As Líbias do Manuel

O microfone

Não sendo um traço «tipicamente português», sabemos como o grau de despolitização da maioria dos nossos compatriotas é, pelo menos em termos europeus, bastante elevado. Lêem-se poucos jornais, discute-se menos, o share dos telejornais é baixíssimo e existe uma cultura do desinteresse, de raiz salazarista, que molda ainda os comportamentos. De tão distendida no tempo, é provável que tenha transmutado também os nossos genes. A falha nota-se sobretudo a propósito das questões do nosso tempo que comportam uma dimensão transnacional. Para muitos dos nossos compatriotas, elas podem até ter reflexos no comportamento sideral dos anéis de Saturno, mas jamais ecoarão no seu quintal.

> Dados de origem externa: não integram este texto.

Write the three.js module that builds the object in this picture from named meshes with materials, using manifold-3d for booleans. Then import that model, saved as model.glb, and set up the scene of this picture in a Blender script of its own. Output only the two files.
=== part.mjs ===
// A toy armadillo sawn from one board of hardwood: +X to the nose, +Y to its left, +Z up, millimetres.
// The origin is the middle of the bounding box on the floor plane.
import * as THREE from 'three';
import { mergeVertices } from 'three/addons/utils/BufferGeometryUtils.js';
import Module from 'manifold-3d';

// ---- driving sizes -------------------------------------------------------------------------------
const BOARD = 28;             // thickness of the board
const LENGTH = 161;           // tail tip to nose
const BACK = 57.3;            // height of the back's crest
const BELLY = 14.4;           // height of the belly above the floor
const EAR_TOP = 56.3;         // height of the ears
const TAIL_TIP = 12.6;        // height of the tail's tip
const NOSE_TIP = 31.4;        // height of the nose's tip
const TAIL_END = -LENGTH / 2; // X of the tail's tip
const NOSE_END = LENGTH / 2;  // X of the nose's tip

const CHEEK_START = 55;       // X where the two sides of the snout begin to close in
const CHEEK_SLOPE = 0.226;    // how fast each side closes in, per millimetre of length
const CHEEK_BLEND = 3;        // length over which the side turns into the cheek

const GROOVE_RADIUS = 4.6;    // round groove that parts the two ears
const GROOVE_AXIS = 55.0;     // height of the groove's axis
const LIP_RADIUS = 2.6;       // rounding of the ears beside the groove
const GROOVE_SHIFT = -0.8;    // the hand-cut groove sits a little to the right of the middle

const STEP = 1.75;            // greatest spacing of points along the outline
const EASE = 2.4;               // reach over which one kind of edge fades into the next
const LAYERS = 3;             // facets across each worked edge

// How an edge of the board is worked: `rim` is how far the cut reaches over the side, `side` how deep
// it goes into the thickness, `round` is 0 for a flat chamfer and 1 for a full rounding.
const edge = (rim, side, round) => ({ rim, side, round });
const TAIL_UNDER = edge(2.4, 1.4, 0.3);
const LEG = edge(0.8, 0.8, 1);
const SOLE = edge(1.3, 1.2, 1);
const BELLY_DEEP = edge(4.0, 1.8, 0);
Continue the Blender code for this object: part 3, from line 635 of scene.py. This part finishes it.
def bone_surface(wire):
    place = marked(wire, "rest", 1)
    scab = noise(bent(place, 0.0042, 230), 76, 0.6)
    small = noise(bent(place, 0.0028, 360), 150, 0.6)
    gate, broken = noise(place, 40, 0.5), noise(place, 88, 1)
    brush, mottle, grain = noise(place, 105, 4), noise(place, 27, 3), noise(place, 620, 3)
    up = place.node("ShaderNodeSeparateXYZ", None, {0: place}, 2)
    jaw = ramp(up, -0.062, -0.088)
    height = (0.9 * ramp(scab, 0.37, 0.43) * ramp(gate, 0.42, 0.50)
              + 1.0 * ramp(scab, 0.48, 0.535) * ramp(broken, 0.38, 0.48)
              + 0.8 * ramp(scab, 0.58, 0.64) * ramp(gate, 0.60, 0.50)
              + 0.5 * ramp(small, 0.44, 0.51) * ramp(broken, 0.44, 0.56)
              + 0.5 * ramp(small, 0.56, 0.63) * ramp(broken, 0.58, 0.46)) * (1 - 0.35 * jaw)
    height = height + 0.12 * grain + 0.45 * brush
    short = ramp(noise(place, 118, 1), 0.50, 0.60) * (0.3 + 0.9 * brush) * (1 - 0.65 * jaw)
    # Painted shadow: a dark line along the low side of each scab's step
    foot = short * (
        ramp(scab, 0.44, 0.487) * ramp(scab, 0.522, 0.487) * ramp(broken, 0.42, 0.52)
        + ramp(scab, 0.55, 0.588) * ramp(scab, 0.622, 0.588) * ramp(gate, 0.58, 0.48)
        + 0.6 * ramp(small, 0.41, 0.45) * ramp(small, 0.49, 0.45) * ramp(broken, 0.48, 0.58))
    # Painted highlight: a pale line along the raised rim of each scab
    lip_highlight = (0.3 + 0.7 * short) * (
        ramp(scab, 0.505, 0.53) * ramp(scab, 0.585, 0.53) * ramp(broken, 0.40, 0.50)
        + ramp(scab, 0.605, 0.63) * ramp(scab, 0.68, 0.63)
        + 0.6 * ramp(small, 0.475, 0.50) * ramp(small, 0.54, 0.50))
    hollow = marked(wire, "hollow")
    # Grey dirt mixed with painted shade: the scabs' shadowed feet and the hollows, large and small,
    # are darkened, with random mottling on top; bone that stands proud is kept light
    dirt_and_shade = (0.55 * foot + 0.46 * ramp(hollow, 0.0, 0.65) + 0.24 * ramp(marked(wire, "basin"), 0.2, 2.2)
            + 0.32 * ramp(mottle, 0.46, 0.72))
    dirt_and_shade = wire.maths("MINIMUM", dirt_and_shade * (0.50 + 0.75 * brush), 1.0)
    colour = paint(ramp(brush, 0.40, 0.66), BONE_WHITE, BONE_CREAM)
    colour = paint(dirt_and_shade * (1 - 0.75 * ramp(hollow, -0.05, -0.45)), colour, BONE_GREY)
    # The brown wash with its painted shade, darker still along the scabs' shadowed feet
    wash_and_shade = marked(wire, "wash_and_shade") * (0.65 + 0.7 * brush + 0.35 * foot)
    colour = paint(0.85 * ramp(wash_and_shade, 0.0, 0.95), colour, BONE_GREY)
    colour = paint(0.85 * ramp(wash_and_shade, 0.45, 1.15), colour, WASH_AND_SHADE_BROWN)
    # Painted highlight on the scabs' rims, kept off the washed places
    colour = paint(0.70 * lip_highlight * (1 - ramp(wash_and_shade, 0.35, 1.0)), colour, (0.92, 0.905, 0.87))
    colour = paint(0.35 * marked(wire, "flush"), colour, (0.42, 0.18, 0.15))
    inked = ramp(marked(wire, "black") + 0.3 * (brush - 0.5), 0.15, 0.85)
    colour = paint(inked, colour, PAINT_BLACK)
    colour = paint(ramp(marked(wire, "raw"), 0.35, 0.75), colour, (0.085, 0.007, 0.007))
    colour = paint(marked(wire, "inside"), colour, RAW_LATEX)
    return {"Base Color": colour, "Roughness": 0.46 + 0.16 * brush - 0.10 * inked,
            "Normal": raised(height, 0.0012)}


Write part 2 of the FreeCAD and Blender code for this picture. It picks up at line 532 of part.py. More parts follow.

Apesar de nos tempos que correm os jornais, a televisão, a Internet e até a nossa conta bancária nos avisarem a todo o momento de que tudo tem a ver com tudo e de que, por mais voltas que possamos dar, não podemos fugir a esse fado.

A ingenuidade e a ignorância são ainda mais chocantes quando afectam pessoas que por dever de ofício deveriam manter-se informadas sobre os terrenos que pisam. É de facto impressionante o grau de desconhecimento das condições políticas que têm preservado os seus postos de trabalho, e o nível de insensibilidade em relação às pessoas com as quais partilham boa parte das suas vidas, evidenciado pela generalidade dos empresários e dos trabalhadores portugueses em missão na Líbia – os turistas têm alguma desculpa – que estão a ser ouvidos pelos telejornais como testemunhas privilegiadas da revolta anti-Kadhafi. Quase invariavelmente, falam do que está a acontecer no país onde trabalham como se tudo não passasse de um rol de desavenças burlescas entre indígenas, que depois de passarem lhes devolverão intacto o país no qual têm governado a vidinha. Existe, de facto, ainda quem alimente o estereótipo do Manuel Padeiro, o tuga ignaro das coisas do mundo para quem tudo se resume ao cálculo simples do deve e do haver e à rota certa do casa-trabalho-casa. Estão no seu direito, claro, mas é patético vê-los convertidos em comentadores idóneos. Francamente, antes um daqueles geopolitics experts que jamais passam o limiar do previsível.